PITTSBURGH (KDKA) -- An article written by a local Google engineer is encouraging other workers to avoid Pittsburgh because of the air quality.

The engineer, Dennis Towne, said he thought Pittsburgh would be a great place to live until he started breathing the air.

When the abandoned Nabisco plant was turned into office and condo development, it was viewed as a turning point for Pittsburgh.

Google moved in and Pittsburgh went high tech.

But Towne blasted the city's pollution in an article for the digital non-profit, Public Source.

He wrote, "shortly after we arrived, we started noticing an obnoxious stench".

Mayor Bill Peduto has been sounding the alarm about pollution for quite a while.

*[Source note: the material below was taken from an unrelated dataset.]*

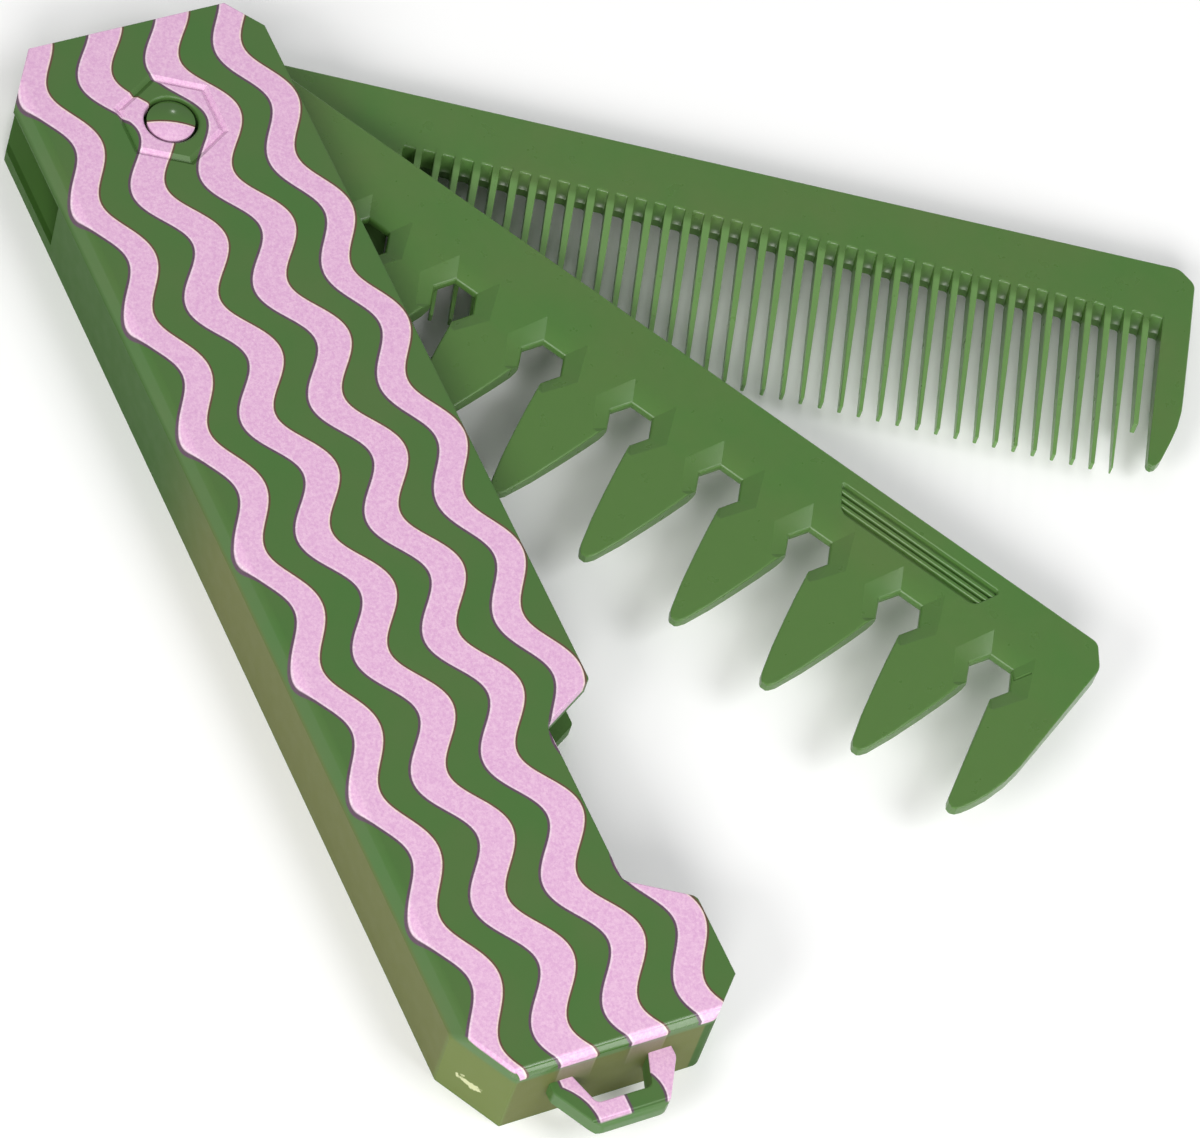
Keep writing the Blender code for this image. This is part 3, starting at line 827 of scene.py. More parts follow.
def sink_tool(side):
    """Hexagonal funnel that bevels one face round a gap of the wide comb."""
    (top_half, top), (waist_half, waist) = GAP_HALF
    tool = add_box("sink_tool", (-top_half, waist, 0), (top_half, top, 0.1))
    pick(tool, "vertices", at(y=waist))
    stretch(waist_half / top_half)
    draw_down(tool, waist_half, waist, GAP_BELOW[:1])
    pick(tool, "vertices", at(z=0.1))
    scale = 1 + (SINK_TOP - SINK_LIP) / SINK_RISE
    stretch(scale, scale, (0, SINK_CENTRE))
    bpy.ops.transform.translate(value=(0, 0, (SINK_TOP - SINK_LIP - 0.1) * MM))
    leave_edit()
    shift(tool, WIDE_FIRST_GAP, 0, SINK_LIP)
    if side < 0:
        tool.data.transform(Matrix.Scale(-1, 4, (0, 0, 1)))
        edit_all(tool)
        bpy.ops.mesh.normals_make_consistent(inside=False)
        leave_edit()
    return copy_along(tool, WIDE_GAPS, WIDE_PITCH)


def tick_tool(first, last):
    """Bar with a diamond section between two points, which scores a fine groove."""
    along = last - first
    bpy.ops.object.select_all(action="DESELECT")
    bpy.ops.mesh.primitive_cube_add(
        size=1, location=(first + last) / 2 * MM,
        rotation=along.to_track_quat("X", "Z").to_matrix().to_euler(),
        scale=((along.length + TICK_WIDTH) * MM, TICK_WIDTH * MM, TICK_WIDTH * MM))
    tool = bpy.context.object
    tool.name = "tick_tool"
    edit_all(tool)
    bpy.ops.transform.rotate(
        value=math.radians(45), orient_axis="X", orient_type="LOCAL",
        center_override=(first + last) / 2 * MM)
    leave_edit()
    bpy.ops.object.transform_apply()
    return tool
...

"As we look at our economic development strategy, for Southwestern Pennsylvania, it has to based around clean air and clean water," Peduto said. "If we can't provide that to our people, we're not going to have people who want to come here to work."

Towne lives blocks from the Google offices in East Liberty.

He endures what he says are "smells so bad we couldn't sleep."

He says it's "industrial air pollution," "that thing that we used to have in the 1960s," and "a stench that burns the lungs and turns the stomach."

"I simply cannot justify staying here," he added.

Mayor Peduto said we have to clean up the air and water, and he's come under criticism for speaking out against the new cracker plant in Beaver County.

Towe declined to go on camera.

He said he's afraid because he's getting hate mail about his article.